▶ [What is required]
Pull out each line of the records holding the string "JSON".

▶ [Stored data]
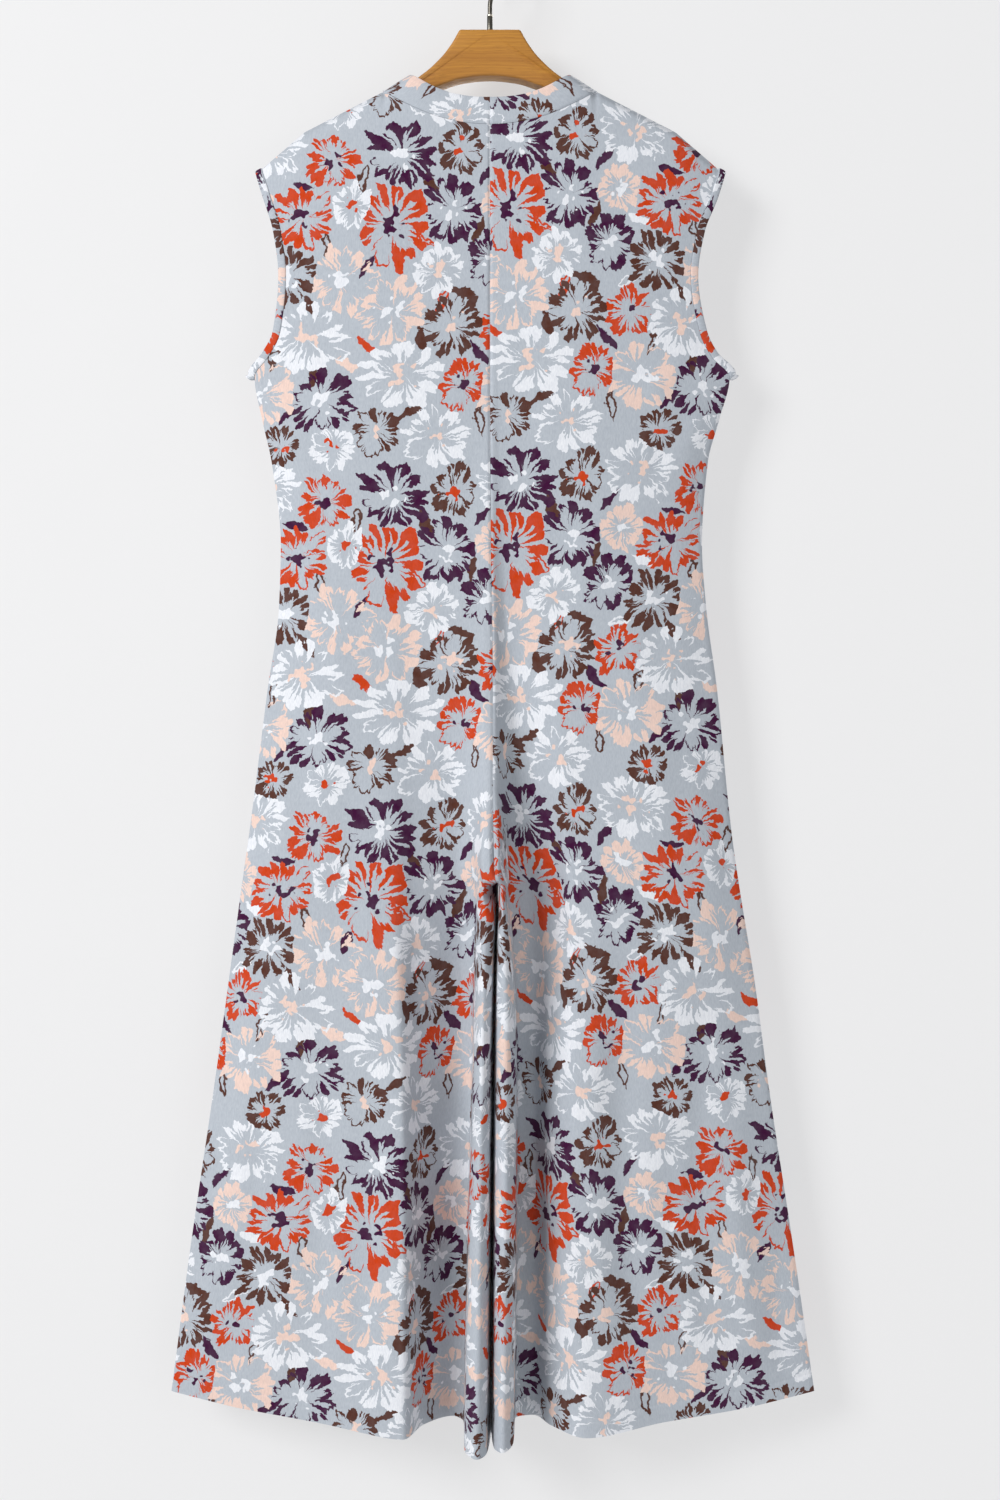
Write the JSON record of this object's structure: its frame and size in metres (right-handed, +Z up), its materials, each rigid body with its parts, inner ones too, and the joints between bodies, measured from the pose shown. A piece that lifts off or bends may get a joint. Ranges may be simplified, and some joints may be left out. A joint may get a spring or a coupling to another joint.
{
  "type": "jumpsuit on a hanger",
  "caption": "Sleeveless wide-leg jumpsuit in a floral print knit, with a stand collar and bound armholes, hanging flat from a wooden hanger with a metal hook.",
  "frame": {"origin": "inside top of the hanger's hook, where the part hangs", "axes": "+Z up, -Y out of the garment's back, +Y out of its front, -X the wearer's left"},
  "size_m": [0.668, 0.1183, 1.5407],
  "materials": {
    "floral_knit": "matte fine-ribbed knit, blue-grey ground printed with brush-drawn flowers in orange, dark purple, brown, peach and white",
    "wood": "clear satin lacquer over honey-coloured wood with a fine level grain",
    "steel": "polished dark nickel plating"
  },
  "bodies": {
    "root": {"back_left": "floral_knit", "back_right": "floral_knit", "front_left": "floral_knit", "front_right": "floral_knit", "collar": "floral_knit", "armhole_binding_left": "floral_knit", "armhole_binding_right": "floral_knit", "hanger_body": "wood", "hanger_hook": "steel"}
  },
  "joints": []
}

* * *

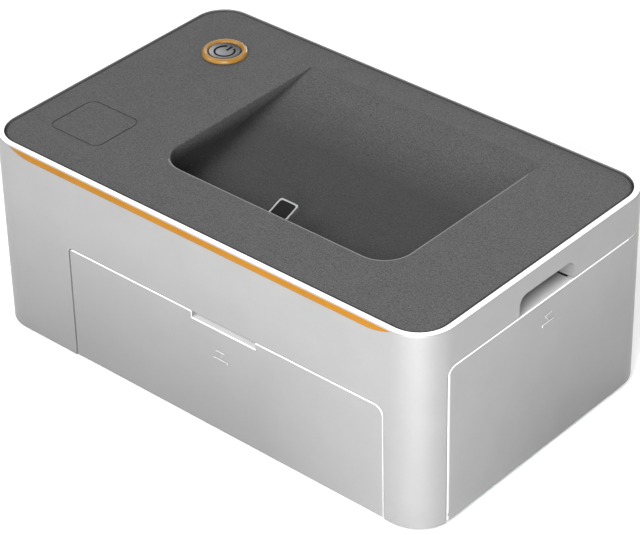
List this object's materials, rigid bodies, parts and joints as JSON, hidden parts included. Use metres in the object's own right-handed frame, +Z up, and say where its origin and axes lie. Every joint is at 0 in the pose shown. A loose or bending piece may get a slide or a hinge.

...

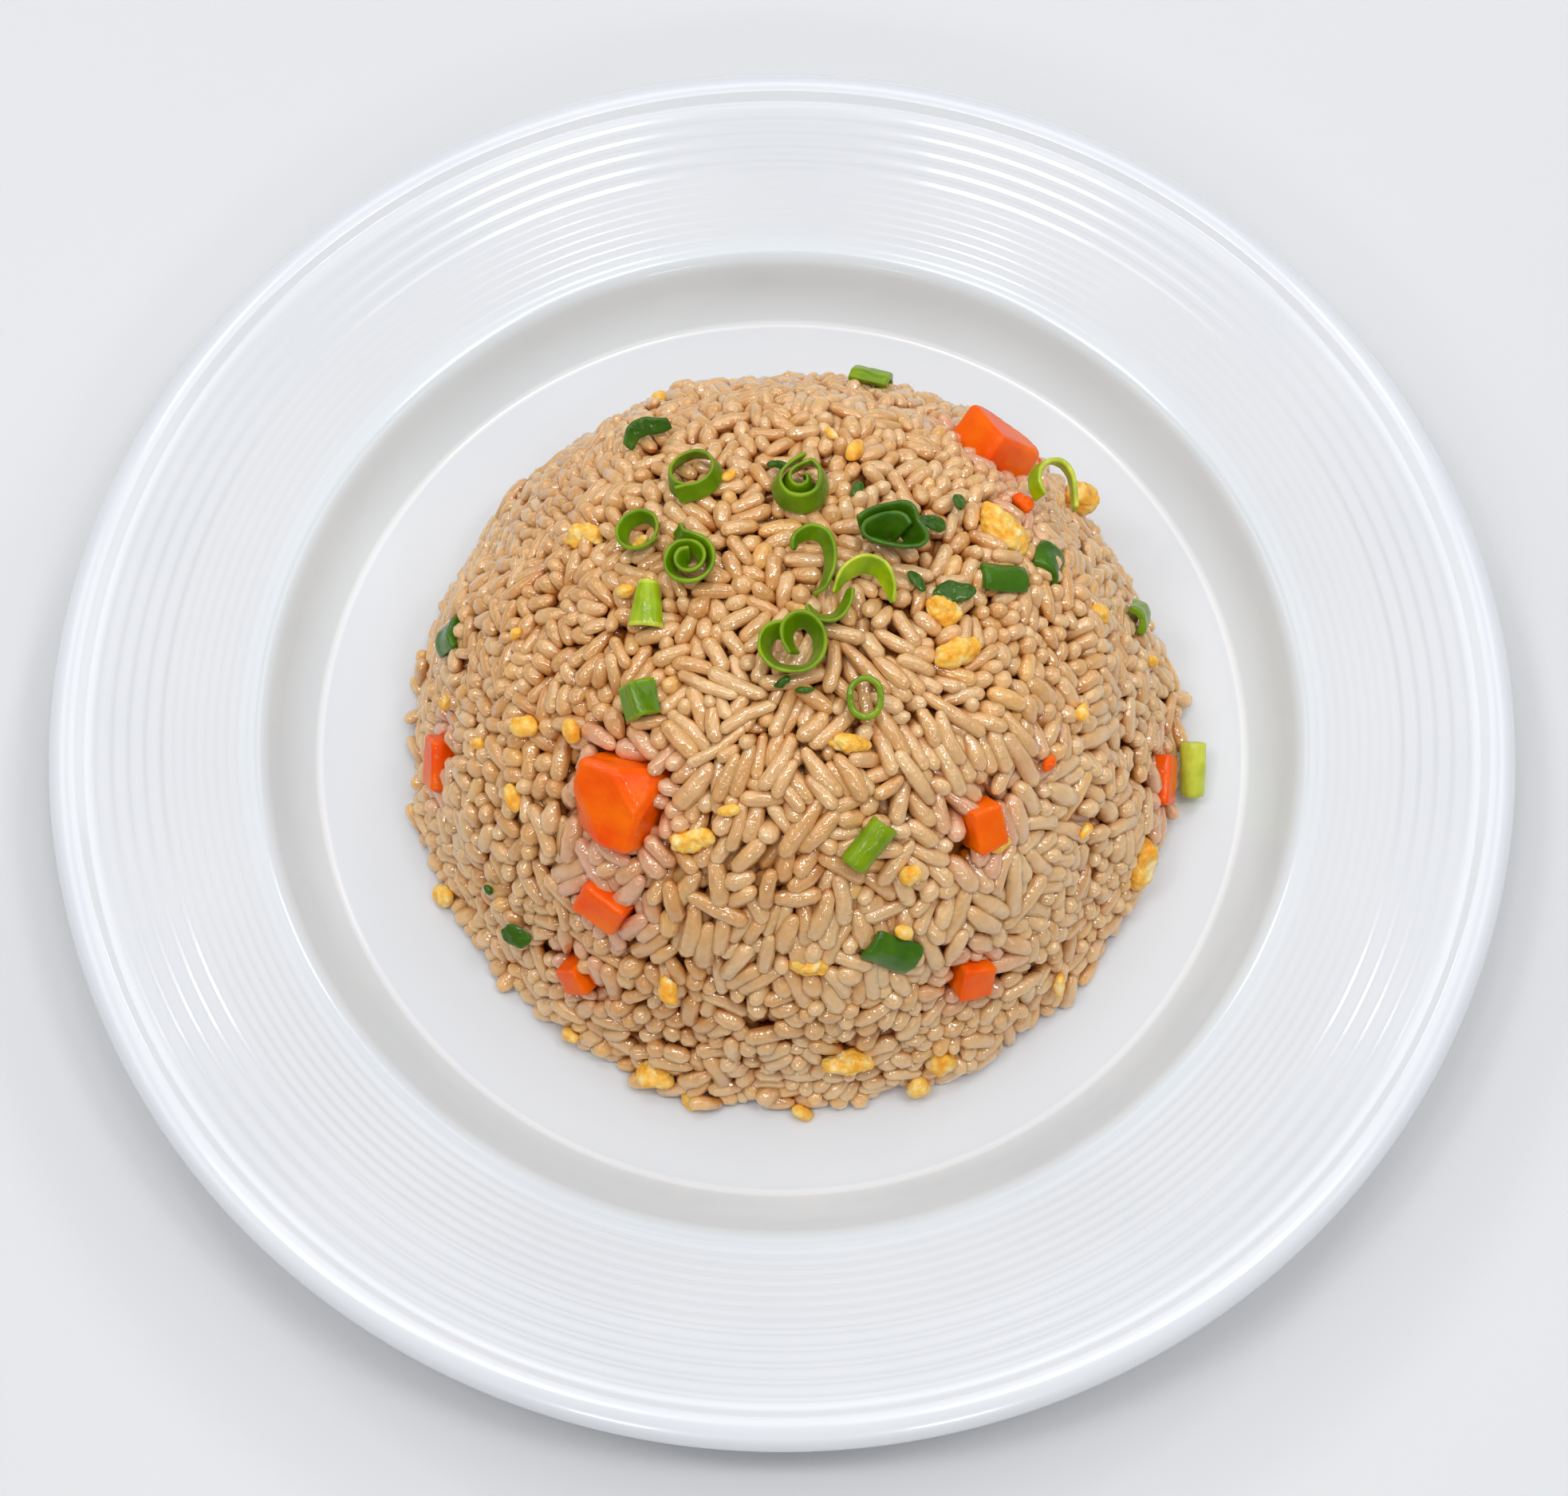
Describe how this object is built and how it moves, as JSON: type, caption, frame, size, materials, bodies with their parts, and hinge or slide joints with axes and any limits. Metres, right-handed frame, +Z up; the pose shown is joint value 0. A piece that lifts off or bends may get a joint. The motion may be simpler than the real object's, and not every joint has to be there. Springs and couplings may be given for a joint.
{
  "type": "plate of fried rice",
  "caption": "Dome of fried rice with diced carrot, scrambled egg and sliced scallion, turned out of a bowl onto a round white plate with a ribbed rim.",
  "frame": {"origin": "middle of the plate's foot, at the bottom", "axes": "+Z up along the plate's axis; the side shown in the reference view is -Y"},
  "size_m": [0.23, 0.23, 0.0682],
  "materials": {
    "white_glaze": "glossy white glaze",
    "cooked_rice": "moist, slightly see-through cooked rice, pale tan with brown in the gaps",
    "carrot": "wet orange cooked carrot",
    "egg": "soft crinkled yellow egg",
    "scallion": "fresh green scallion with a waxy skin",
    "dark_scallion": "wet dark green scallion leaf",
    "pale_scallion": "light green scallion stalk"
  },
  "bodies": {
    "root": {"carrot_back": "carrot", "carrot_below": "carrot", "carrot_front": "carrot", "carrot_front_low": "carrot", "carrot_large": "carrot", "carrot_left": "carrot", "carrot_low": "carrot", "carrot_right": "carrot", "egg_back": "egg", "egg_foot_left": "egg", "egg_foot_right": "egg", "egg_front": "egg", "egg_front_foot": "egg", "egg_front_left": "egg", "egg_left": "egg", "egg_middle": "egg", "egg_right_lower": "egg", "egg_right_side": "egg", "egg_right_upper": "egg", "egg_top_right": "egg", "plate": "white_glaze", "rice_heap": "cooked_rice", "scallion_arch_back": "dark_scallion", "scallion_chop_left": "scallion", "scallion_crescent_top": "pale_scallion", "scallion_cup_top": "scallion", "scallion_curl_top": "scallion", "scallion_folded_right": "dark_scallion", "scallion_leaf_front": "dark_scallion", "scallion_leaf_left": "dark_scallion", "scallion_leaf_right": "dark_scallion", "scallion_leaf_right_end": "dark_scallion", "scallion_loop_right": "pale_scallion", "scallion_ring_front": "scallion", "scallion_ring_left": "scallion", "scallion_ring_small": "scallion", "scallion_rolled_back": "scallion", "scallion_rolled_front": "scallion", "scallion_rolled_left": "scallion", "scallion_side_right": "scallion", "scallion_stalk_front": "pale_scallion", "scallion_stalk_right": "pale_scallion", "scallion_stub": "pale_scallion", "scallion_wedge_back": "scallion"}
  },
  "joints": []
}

▶ [Solution to this problem]
Write the JSON record of this object's structure: its frame and size in metres (right-handed, +Z up), its materials, each rigid body with its parts, inner ones too, and the joints between bodies, measured from the pose shown. A piece that lifts off or bends may get a joint. Ranges may be simplified, and some joints may be left out. A joint may get a spring or a coupling to another joint.
List this object's materials, rigid bodies, parts and joints as JSON, hidden parts included. Use metres in the object's own right-handed frame, +Z up, and say where its origin and axes lie. Every joint is at 0 in the pose shown. A loose or bending piece may get a slide or a hinge.
Describe how this object is built and how it moves, as JSON: type, caption, frame, size, materials, bodies with their parts, and hinge or slide joints with axes and any limits. Metres, right-handed frame, +Z up; the pose shown is joint value 0. A piece that lifts off or bends may get a joint. The motion may be simpler than the real object's, and not every joint has to be there. Springs and couplings may be given for a joint.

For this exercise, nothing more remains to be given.